One memorable instance:  winter day, snow on ground, cold wind, horses straining mightily to haul the wagon up the hill, slipping and sliding backwards sometimes.  Teamsters shouting and whipping, the horses steaming and, finally, the wagon reached to the top of the hill.  What a scene!”

My dad and his brothers

Four Long brothers

The four brothers, Dick, David, Harry, and Joe at their mother Ada’s funeral in Tyrone.

My father Harry was born in Tyrone, in the hills of central Pennsylvania. His family had been there for three generations. He was born in the house his grandfather David built on Lincoln Avenue, a white frame house that still stands there. David lived in that house first and raised his children there. When David’s son John grew up and married Ada and started a family, David built another house up the hill and moved into it, leaving the lower house for John and Ada and the four boys. My dad said that they traded because the lower house had a bigger garden, very important for raising food for four boys, to supplement John’s salary as a clerk for the Pennsylvania Railroad.

My dad was the third brother, after David and Joe and before Dick. They all had very different personalities. David was outgoing and affable, with a booming voice and a hail-fellow-well-met style; he made friends easily. Joe was sweet and funny. Harry, my dad, was a little reserved, likeable but not as outgoing as David. Dick, the youngest, always seemed shy, but sweet. I would say that David was the friendliest, Joe was the funniest, my dad was the smartest, and Dick was the quietest.

The picture shows the four of them, taken at their mother Ada’s funeral, the last time they were ever together. They had very different life experiences. Dick was the only one of the four who served in the Second World War, and was wounded while in the far east. My father wanted to enlist, to serve his country, but his poor hearing made him ineligible. Joe was deferred because of his work in an air depot in Connecticut, and David was deferred as a minister.

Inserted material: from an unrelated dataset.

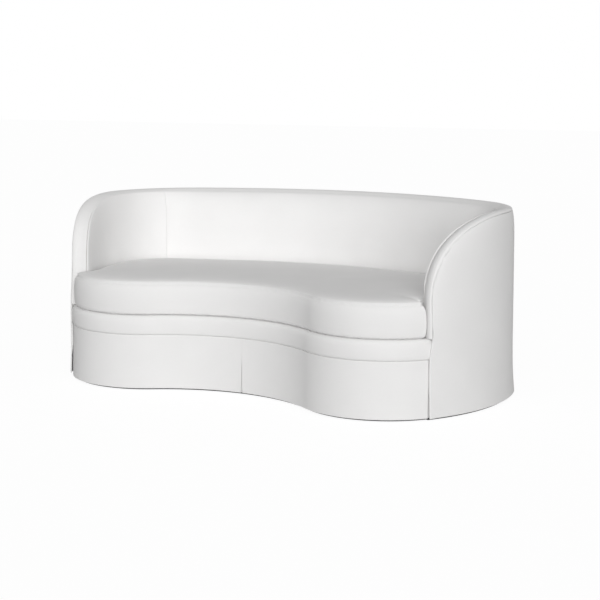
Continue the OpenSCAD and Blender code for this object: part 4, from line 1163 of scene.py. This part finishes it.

Dick and Doris had two children and the great sadness of their life was that Janet died as a young woman, the first of the cousins to die. Dick and Doris’ son Tommy never married and stayed in Hastings looking after his parents and working as a laborer. Some people would say he never amounted to much, but he was greatly mourned by his friends in the town when he died. Joe was sweet and funny and loved music and dancing. He and Helen had three sons. David would give you a big bear hug when you met him. He went to college, the first in the family to do so, and became a Methodist minister. He and his wife Veda moved around central Pennsylvania, as he was posted to different churches. I lived with them and their two children for a few years when my mother was ill, and after she died, but that’s a story for another post, as is Harry’s story.

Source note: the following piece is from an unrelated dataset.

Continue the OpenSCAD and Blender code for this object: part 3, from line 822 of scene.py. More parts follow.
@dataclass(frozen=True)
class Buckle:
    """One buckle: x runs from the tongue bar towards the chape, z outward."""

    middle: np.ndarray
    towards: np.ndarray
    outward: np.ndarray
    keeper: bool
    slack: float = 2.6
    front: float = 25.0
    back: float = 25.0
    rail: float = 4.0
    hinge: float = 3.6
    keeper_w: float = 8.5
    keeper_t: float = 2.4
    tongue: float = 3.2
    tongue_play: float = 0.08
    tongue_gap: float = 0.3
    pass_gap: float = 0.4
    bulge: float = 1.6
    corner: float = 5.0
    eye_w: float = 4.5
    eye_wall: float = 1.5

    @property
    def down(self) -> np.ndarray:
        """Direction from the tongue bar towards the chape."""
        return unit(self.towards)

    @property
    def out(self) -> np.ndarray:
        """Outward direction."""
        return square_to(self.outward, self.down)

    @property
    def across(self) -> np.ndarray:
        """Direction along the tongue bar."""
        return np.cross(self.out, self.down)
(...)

The four brothers and their wives are all gone now, and no one from our family still lives in Tyrone. The cousins are scattered and we don’t keep in touch. It’s a shame, but it started when the brothers left Tyrone. There was nothing to keep them there.

My grandmother and her town

Ada at Covered Bridge Farms

My grandmother Ada lived most of her life in Tyrone, a drab town nestled in the hills of Blair County, Pennsylvania. It was the kind of place where everybody knew you and who your parents were, as in “the Herkimer girl married John Lukens’ boy.” The town had seen better days. The boom years of the railroad had long passed by the 1950’s when I first went back to visit my family. Several lines of the Pennsylvania Railroad converged in Tyrone, carrying coal from the northern mines to the cities, and in the thriving years of the early 1900’s many of the men in town worked for the railroad as engineers, car repairmen, or telegraph-men. My grandfather John had worked for the “Pennsy” as a clerk, a steady, respectable job. But as the cities turned to other fuels, the trains stopped running through the town.

By 1950, Ada lived alone, as a widow, in a little apartment house just off the main street. She stood on the front porch and watched for us when we drove to Tyrone to visit on weekends. During the week she worked as a clerk at the Benjamin Franklin store, the “five and dime”, around the corner. I remember seeing her in the aisles there, in the department for hairnets and shoe polish. She was cheerful and spry, with slender legs and a full bosom encased in mysterious garments with rows of laces. She was always turned out in a colorful print dress, never a housedress, even at home. When she took the train to visit us, she wore a hat and white gloves and carried shopping bags full of luscious chocolates from Gardner’s Candies, Tyrone’s most successful store.

Ada and John had raised their four sons in a white frame house on a run-down street on the outskirts of town. Beside the house stretched the extensive family garden, tended by the four boys. After the family savings were wiped out in the Depression, my father raised pepper and tomato seedlings and sold them wrapped in newspaper to earn spending money. Tomato seedlings cost ten cents a bundle; peppers cost fifteen cents since they were harder to grow. But most of the vegetables from the garden ended up in the family kitchen. Ada canned green beans, tomatoes and other vegetables, and cut up cabbage and salted it to make sauerkraut. She picked Concord grapes from the family vines and pressed them to make tangy grape juice.

By the 1950’s the pulp and paper mill employed many of the men of Tyrone. On the east end of town along the Juniata River, it announced its presence with a pungent sulfurous odor that wafted through the town on warm summer evenings. Ada, like many of the townspeople, was used to this, and hardly noticed it. It was the price to be paid for jobs. She did not live to see the closing of the mill in the 1990’s, which sent Tyrone even further into sleepy decline.